Take, for instance, the graph at the top of this post. It presents the social network of the characters in the novel, Les Misérables, which comes with the SNA software package, Gephi. A tie is drawn between two characters (nodes) if they co-appear in the novel, node color indicates the various subgroups to which each character belongs (determined by a clustering algorithm), and node size reflects the number of connections each character has to other characters. Not surprisingly, the ex-convict Jean Valjean, the novel's central character, is the largest node. Not surprisingly (since he spends a good deal of the novel on the run from Inspector Javert), he is a cluster unto himself (he's the only red-colored node), which suggests that he is something of a loner. That said, he is closely tied to his adopted daughter, Cosette, and her (eventual) husband, Marius Pontmercy. He is also tied to Inspector Javert, who for most of the novel, is obsessed with putting Valjean behind bars.

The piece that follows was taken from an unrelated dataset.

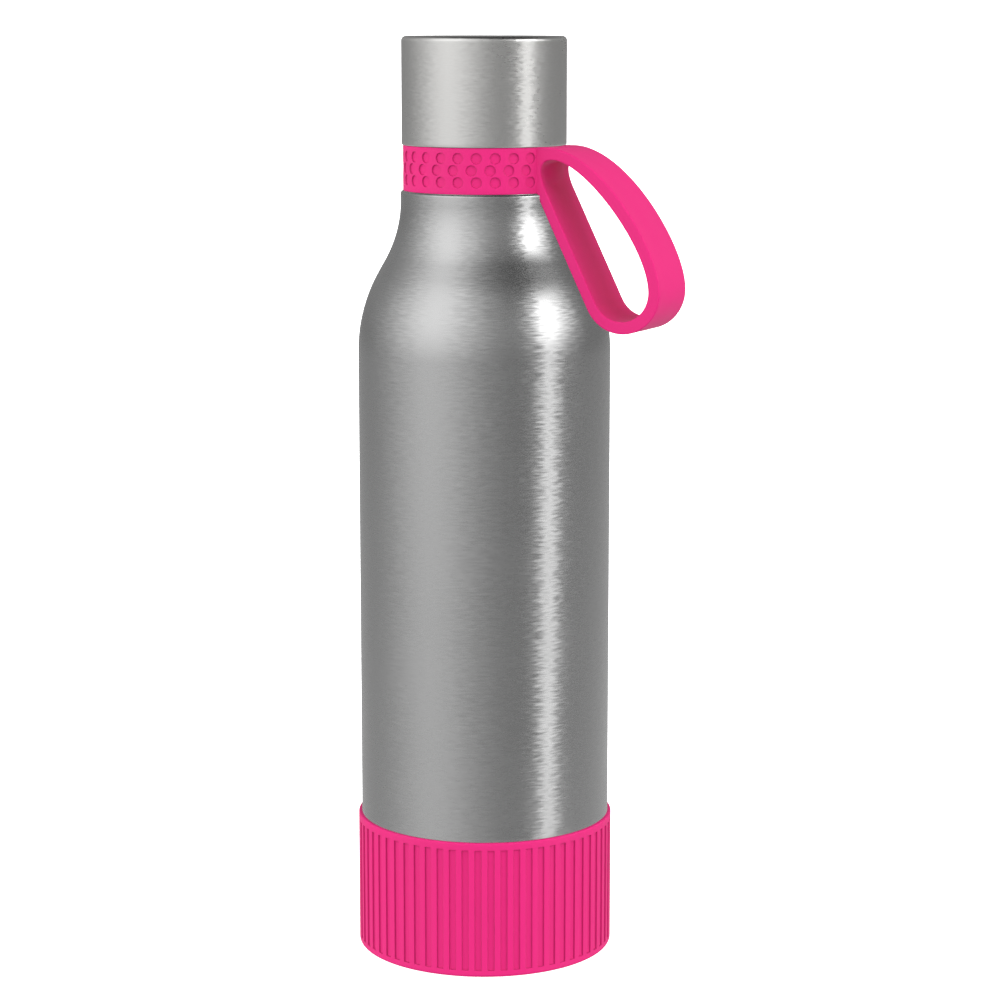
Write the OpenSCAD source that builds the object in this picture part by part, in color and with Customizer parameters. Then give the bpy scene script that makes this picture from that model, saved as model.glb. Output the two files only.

The network, of course, is not just a dark network; it is, instead, a mix of light and dark networks and what is light and what is dark depends largely on one's perspective. However, if it were a dark, one could possibly use SNA to disrupt it. For example, if one was interested in influencing Valjean (in a negative way), he or she would probably want to target Cosette or Marius if they couldn't target Valjean directly. Or again, if you look closely at the graph, you'll see that the light green cluster on the right is composed primarily of the "Friends of the ABC," which is a revolutionary student club involved in the Paris uprising of 1832, clearly a dark network in the eyes of French authorities. Because of the interconnectedness of the group, simply removing one person (e.g., the leader, Enjolras) probably wouldn't cause it to fall apart. Instead, everyone in the group would need to be silenced (a tall order) or the group would need to be isolated (e.g., by discrediting it) in order to render it ineffective.

I've posted previously on social networks and how they can be used to disrupt terrorist networks ("Social Networks and the Fight Against Terrorism"). In that post I also reference an article in which my co-author (Nancy Roberts) explore the various ways that SNA can be used to disrupt terrorist networks ("Strategies for Combating Dark Networks"). The article's abstract is as follows:
Our goal in this paper is to explore two generic approaches to disrupting dark networks: kinetic and non-kinetic. The kinetic approach involves aggressive and offensive measures to eliminate or capture network members and their supporters, while the non-kinetic approach involves the use of subtle, non-coercive means for combating dark networks. Two strategies derive from the kinetic approach: Targeting and Capacity-building. Four strategies derive from the non-kinetic approach: Institution-Building, Psychological Operations, Information Operations and Rehabilitation. We use network data from Noordin Top’s South East Asian terror network to illustrate how both kinetic and non-kinetic strategies could be pursued depending on a commander’s intent. Using this strategic framework as a backdrop, we strongly advise the use of SNA metrics in developing alterative counter-terrorism strategies that are context- dependent rather than letting SNA metrics define and drive a particular strategy.